- **BRIEF**
From the entries that follow, pick out all lines holding "overall".

A run of records:
○ ○ ○ ○ ○

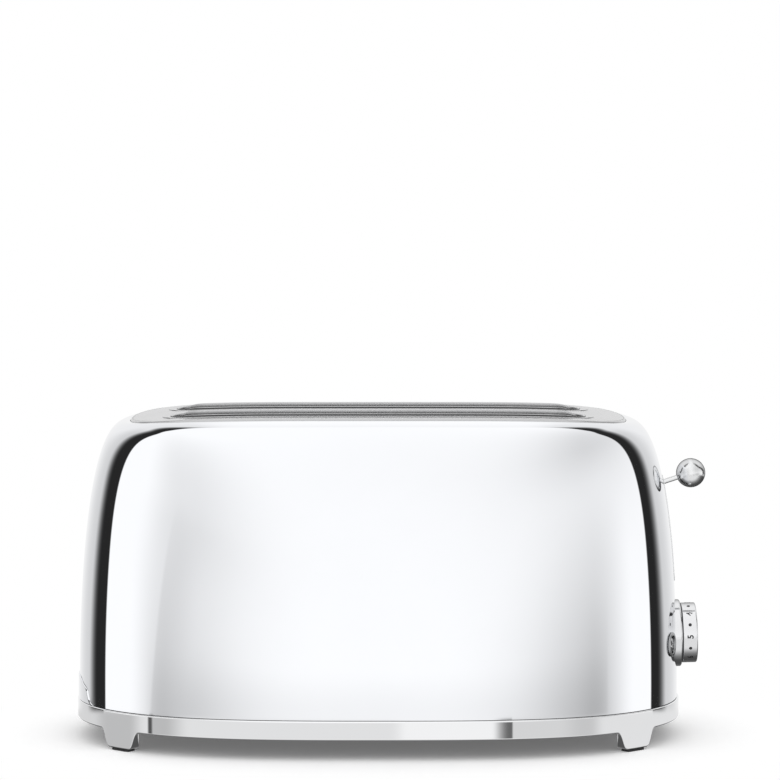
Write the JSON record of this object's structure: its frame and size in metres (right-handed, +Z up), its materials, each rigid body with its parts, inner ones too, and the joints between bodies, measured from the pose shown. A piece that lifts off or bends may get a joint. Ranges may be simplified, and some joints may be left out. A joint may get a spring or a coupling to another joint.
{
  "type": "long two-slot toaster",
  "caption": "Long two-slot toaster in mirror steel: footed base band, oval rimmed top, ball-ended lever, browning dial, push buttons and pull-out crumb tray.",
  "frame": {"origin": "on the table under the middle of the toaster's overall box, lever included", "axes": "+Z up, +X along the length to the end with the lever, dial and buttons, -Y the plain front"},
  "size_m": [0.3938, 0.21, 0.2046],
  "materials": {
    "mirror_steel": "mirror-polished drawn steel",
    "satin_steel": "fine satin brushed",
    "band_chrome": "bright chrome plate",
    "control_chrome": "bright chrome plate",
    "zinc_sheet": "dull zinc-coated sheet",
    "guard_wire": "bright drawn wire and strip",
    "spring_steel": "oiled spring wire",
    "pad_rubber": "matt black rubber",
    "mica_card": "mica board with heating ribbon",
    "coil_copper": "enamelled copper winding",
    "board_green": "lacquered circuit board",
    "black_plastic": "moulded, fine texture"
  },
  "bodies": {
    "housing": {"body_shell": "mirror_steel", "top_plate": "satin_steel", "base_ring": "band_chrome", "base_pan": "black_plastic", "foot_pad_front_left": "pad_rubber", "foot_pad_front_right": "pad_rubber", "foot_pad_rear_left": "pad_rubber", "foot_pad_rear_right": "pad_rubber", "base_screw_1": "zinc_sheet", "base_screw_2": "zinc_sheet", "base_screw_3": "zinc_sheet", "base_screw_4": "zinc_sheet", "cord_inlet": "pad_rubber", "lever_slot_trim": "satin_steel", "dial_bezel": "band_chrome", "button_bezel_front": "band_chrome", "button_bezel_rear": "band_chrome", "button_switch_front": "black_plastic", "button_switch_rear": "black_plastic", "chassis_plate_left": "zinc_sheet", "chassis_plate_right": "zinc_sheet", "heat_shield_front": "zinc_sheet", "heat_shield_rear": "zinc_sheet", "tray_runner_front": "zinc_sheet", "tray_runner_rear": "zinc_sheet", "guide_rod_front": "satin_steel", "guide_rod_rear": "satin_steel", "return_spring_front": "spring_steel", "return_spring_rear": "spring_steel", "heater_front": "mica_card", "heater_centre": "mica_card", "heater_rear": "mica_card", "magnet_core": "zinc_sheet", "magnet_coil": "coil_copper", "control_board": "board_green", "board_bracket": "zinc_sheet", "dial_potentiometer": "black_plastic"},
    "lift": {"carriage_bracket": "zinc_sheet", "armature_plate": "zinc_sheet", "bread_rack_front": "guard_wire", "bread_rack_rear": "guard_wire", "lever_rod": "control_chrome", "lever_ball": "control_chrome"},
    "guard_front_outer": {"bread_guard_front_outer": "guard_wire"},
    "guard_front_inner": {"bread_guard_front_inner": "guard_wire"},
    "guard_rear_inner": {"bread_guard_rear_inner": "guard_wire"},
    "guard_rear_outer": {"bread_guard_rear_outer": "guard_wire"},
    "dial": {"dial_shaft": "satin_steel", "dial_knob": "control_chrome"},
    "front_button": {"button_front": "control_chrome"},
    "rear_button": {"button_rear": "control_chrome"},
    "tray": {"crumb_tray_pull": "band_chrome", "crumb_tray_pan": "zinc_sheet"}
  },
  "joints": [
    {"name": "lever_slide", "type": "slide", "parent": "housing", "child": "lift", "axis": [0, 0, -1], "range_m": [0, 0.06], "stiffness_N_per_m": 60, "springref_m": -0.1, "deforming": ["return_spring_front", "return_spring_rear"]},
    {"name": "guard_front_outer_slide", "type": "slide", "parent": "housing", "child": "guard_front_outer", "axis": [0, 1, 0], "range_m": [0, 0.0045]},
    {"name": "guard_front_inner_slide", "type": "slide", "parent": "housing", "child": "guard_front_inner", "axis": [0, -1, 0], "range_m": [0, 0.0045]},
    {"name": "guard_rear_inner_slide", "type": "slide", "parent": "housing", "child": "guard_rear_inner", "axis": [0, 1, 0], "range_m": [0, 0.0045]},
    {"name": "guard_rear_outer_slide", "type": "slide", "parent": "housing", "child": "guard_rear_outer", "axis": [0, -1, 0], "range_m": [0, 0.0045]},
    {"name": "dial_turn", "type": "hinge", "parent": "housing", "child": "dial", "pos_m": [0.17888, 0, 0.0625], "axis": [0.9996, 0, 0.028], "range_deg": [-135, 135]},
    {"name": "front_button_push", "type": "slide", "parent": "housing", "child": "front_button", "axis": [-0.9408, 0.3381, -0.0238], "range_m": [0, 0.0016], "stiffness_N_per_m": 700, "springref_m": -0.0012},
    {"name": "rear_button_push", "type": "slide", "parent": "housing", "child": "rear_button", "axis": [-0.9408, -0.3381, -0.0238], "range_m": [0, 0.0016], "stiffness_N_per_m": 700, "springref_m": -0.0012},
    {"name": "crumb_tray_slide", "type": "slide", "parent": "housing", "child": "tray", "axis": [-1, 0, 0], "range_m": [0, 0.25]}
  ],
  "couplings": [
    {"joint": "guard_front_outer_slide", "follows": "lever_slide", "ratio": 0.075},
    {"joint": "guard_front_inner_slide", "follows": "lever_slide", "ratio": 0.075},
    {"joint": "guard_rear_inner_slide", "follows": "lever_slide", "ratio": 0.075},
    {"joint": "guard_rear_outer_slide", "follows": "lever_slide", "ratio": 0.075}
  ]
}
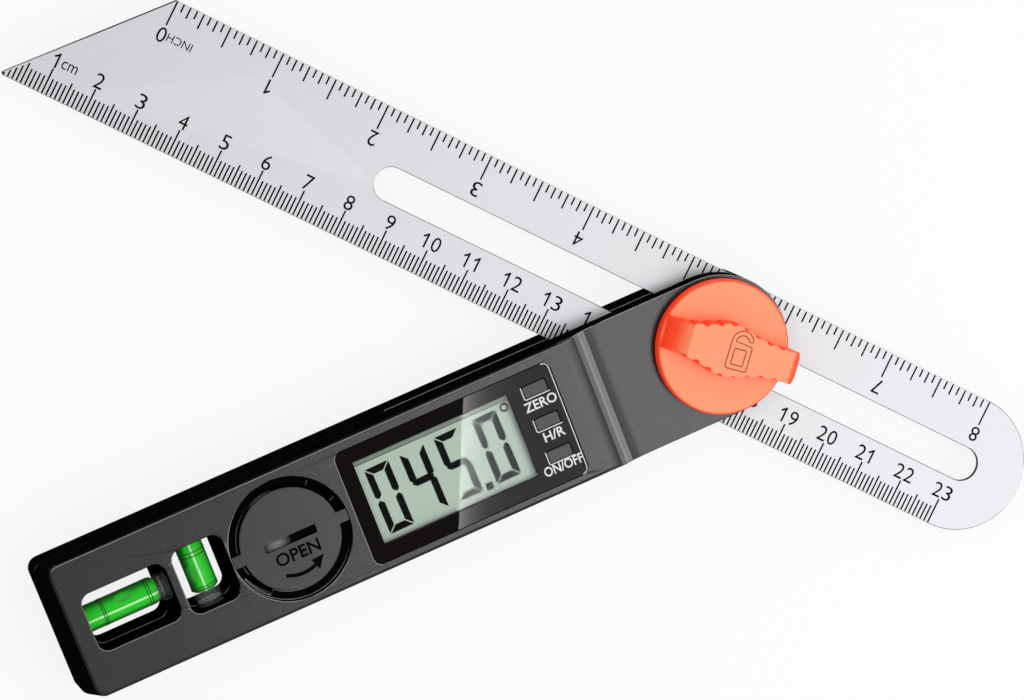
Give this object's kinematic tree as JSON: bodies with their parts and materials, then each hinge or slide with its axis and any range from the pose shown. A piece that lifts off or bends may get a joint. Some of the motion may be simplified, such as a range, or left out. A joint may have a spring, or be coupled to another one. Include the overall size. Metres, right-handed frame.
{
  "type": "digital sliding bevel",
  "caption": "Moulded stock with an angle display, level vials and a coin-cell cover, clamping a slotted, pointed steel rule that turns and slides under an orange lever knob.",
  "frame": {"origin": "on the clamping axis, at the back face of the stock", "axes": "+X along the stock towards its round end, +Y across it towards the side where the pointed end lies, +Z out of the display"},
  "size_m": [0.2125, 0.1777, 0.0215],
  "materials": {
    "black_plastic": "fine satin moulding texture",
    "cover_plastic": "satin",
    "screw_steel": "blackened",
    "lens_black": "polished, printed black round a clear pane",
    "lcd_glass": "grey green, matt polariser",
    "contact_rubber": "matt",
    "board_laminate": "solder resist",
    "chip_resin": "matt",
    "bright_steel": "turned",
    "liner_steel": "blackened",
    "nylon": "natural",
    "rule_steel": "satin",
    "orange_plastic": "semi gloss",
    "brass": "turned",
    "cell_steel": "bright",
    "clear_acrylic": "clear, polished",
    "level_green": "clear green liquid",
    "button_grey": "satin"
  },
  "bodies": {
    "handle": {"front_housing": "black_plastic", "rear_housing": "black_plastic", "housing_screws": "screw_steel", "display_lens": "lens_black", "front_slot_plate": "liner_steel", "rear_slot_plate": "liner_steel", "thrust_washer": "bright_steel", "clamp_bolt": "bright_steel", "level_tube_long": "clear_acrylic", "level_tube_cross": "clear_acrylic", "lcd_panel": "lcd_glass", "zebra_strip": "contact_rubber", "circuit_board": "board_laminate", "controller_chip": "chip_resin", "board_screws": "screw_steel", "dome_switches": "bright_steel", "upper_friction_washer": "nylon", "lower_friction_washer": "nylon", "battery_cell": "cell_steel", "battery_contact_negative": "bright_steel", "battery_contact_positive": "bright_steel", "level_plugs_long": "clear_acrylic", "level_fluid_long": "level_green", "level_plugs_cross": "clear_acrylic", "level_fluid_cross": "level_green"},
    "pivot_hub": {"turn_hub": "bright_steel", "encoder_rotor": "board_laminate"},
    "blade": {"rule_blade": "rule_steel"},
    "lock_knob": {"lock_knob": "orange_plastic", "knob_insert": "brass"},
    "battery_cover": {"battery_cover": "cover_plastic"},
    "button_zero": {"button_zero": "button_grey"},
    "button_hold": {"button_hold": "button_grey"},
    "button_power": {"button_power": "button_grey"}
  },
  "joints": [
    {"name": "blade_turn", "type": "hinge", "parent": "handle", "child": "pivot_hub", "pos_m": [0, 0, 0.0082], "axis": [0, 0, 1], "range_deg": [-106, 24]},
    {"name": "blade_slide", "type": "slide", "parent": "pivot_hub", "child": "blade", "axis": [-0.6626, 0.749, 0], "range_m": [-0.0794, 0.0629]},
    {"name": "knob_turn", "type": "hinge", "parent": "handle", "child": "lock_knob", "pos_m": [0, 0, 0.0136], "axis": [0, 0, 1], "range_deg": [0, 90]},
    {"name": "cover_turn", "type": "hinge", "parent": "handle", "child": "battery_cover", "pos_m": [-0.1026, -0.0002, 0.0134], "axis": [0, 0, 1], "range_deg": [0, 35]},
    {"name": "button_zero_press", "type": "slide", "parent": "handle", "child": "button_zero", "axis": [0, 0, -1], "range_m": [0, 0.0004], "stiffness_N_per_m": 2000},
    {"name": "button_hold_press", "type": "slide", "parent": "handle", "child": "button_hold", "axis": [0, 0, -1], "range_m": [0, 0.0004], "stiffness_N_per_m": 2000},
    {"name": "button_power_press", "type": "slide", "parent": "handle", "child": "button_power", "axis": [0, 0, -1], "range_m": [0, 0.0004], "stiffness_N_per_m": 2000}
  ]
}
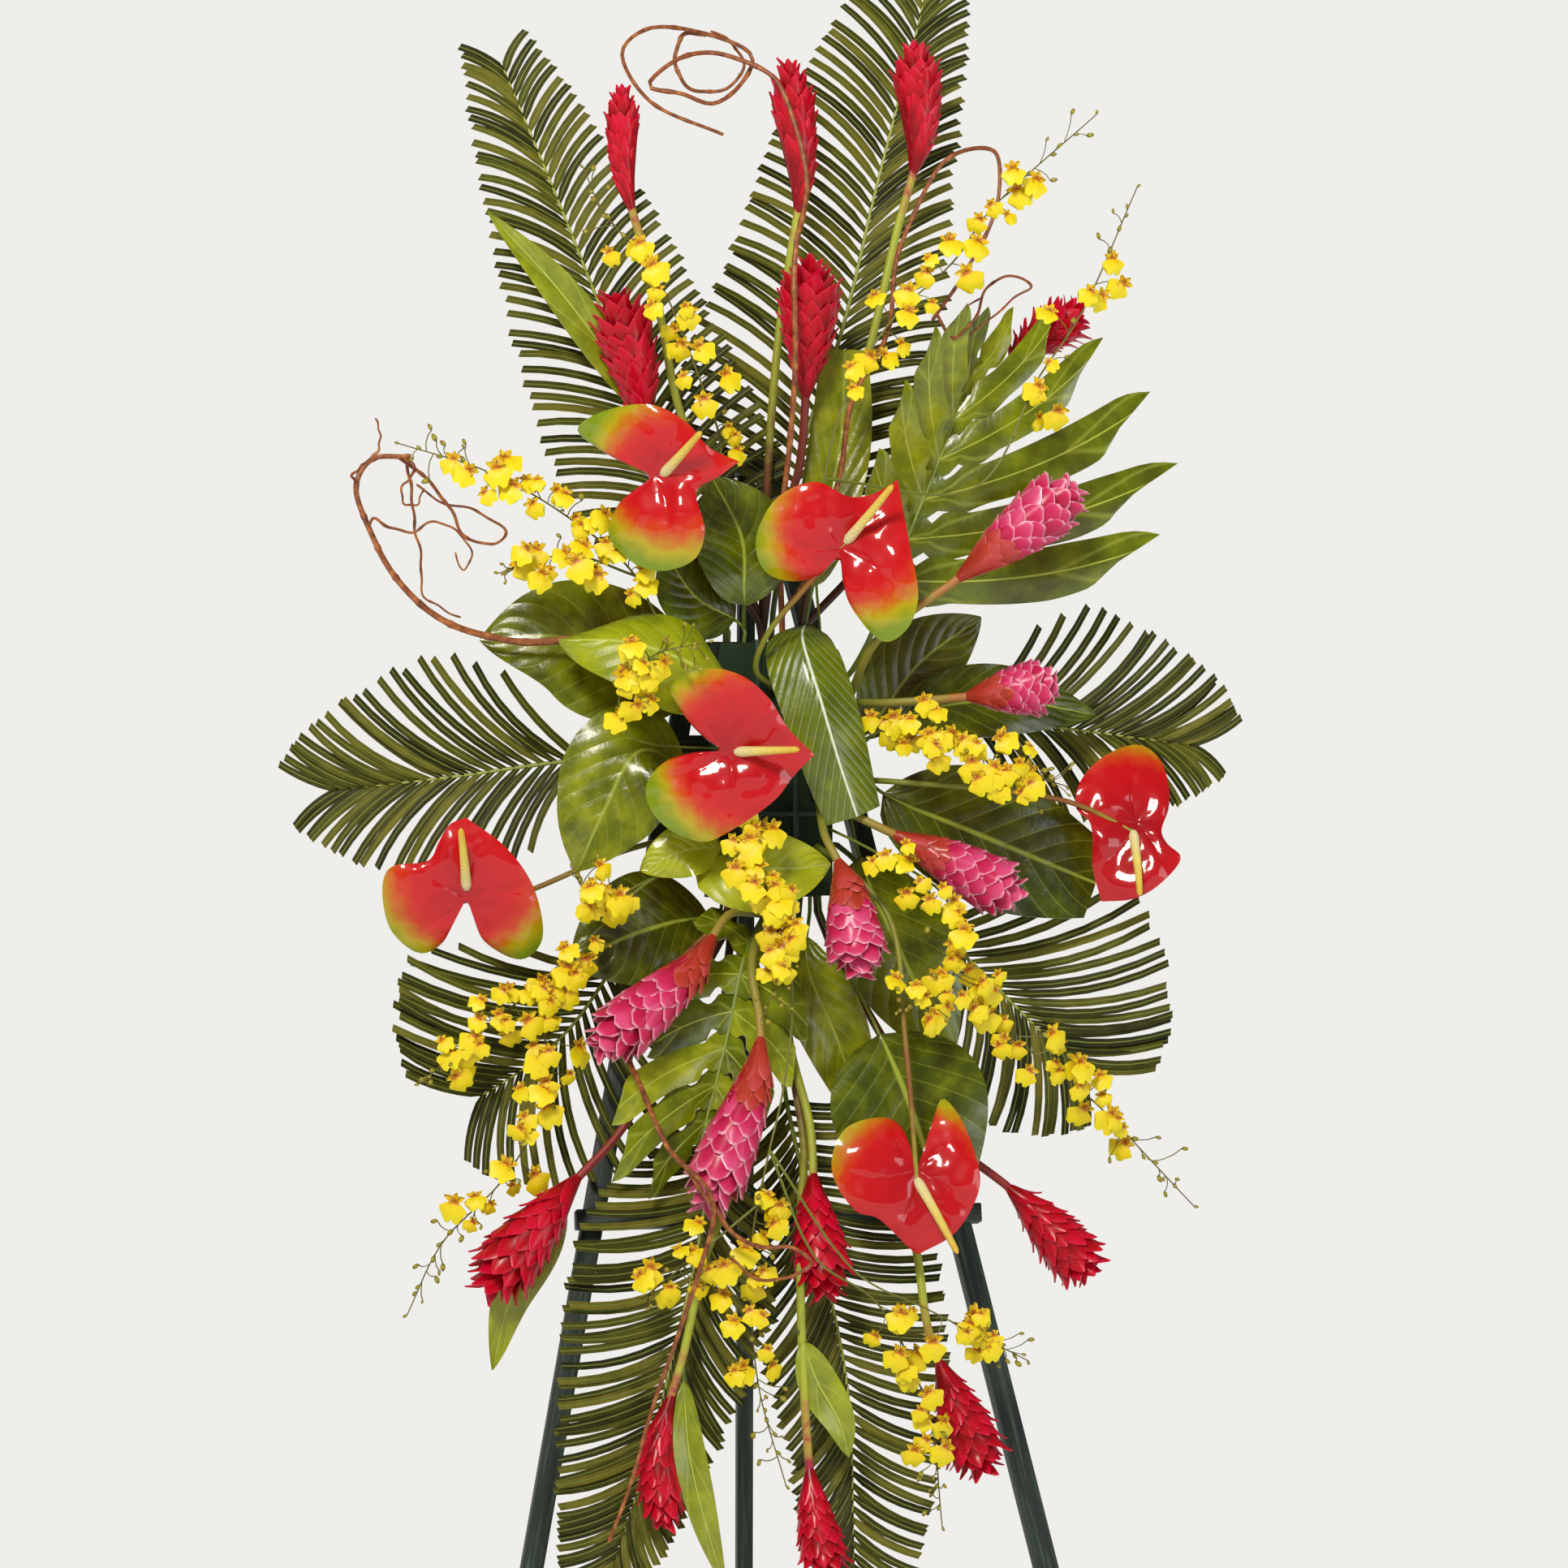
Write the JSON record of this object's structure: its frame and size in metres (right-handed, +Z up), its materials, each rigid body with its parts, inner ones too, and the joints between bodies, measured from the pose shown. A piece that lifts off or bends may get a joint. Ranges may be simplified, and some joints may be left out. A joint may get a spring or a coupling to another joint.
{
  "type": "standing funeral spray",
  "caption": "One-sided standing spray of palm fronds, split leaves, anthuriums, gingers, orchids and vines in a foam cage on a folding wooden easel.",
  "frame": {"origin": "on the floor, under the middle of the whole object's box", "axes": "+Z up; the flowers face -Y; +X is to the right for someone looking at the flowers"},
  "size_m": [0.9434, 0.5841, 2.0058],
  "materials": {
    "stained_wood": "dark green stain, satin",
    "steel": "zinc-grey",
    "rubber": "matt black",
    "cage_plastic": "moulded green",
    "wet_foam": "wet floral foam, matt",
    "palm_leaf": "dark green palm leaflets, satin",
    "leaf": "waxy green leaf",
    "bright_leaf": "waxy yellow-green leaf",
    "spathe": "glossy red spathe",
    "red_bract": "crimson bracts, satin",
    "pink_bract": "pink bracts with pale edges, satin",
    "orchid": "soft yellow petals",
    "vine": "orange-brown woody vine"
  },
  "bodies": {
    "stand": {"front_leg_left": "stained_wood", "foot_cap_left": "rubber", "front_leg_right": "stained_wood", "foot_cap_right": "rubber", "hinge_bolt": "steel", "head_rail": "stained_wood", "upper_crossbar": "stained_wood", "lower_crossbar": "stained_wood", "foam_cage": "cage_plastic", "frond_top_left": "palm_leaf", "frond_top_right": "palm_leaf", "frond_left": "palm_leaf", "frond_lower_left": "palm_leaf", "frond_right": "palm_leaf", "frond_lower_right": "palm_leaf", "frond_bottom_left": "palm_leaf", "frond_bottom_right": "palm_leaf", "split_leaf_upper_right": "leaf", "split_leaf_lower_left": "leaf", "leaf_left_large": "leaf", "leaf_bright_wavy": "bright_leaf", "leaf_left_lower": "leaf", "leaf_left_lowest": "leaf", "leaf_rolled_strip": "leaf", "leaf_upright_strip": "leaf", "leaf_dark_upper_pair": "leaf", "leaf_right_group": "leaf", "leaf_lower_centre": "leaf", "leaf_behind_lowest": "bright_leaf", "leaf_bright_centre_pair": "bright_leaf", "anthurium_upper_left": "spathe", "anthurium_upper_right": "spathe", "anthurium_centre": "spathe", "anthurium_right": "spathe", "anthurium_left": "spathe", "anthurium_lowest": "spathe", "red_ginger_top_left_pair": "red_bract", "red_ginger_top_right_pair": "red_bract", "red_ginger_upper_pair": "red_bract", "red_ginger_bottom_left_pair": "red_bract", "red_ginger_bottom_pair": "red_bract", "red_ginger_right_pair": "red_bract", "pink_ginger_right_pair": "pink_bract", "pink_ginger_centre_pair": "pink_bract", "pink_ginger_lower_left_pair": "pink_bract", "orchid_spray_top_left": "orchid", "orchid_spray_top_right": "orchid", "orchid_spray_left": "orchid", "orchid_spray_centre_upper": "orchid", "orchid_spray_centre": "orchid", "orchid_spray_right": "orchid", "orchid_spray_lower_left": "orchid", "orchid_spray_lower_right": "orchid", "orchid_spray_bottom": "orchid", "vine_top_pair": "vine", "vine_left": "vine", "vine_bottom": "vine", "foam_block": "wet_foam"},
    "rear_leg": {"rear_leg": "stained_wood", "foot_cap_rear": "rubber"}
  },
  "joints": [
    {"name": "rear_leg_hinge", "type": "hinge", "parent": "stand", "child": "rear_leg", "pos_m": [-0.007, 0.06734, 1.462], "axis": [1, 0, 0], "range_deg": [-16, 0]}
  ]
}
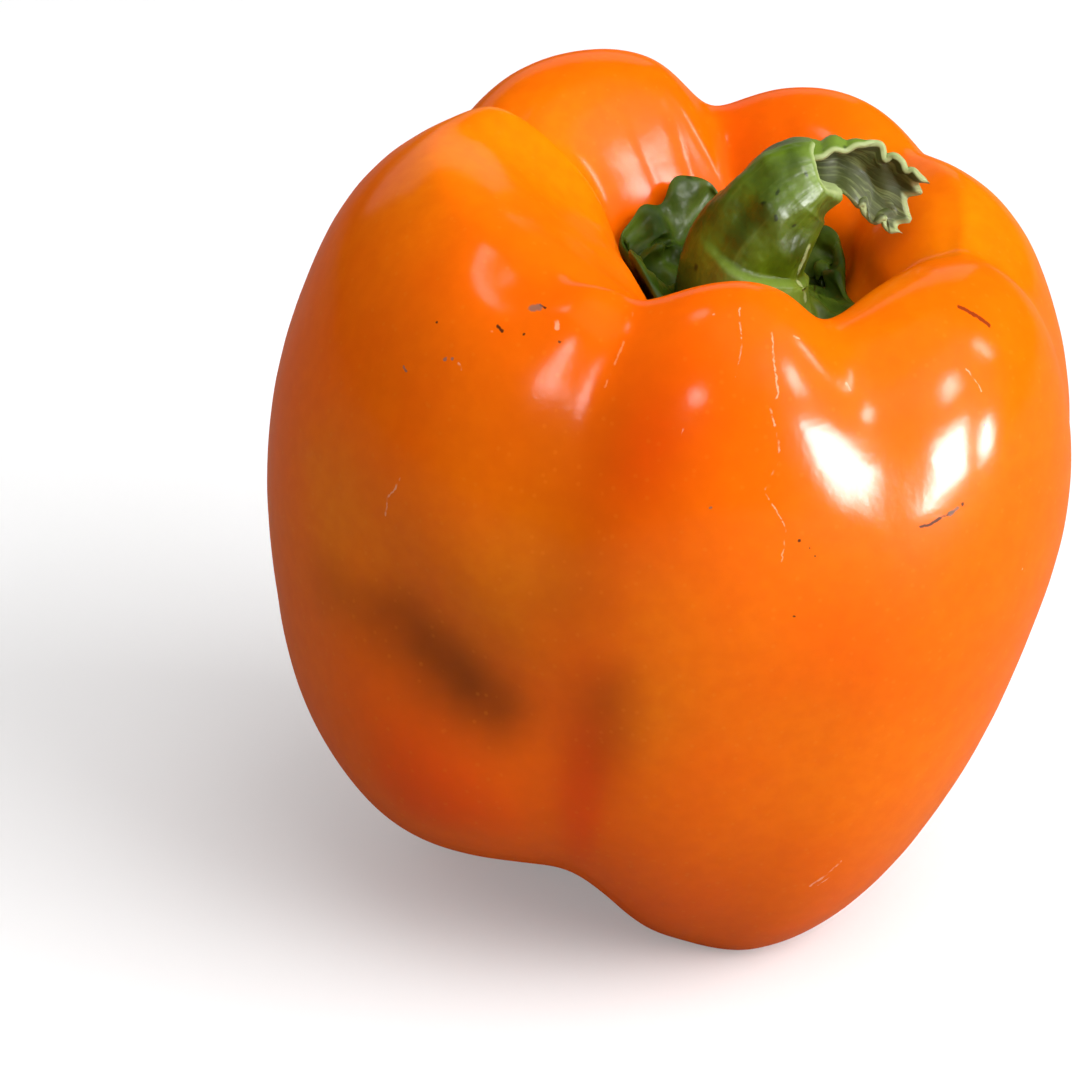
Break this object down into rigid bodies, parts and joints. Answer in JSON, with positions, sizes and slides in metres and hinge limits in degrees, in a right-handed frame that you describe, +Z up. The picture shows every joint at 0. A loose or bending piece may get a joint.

○ ○ ○ ○ ○

- **SOLVED PROBLEM**
  "frame": {"origin": "on the table under the middle of the toaster's overall box, lever included", "axes": "+Z up, +X along the length to the end with the lever, dial and buttons, -Y the plain front"},
Give this object's kinematic tree as JSON: bodies with their parts and materials, then each hinge or slide with its axis and any range from the pose shown. A piece that lifts off or bends may get a joint. Some of the motion may be simplified, such as a range, or left out. A joint may have a spring, or be coupled to another one. Include the overall size. Metres, right-handed frame.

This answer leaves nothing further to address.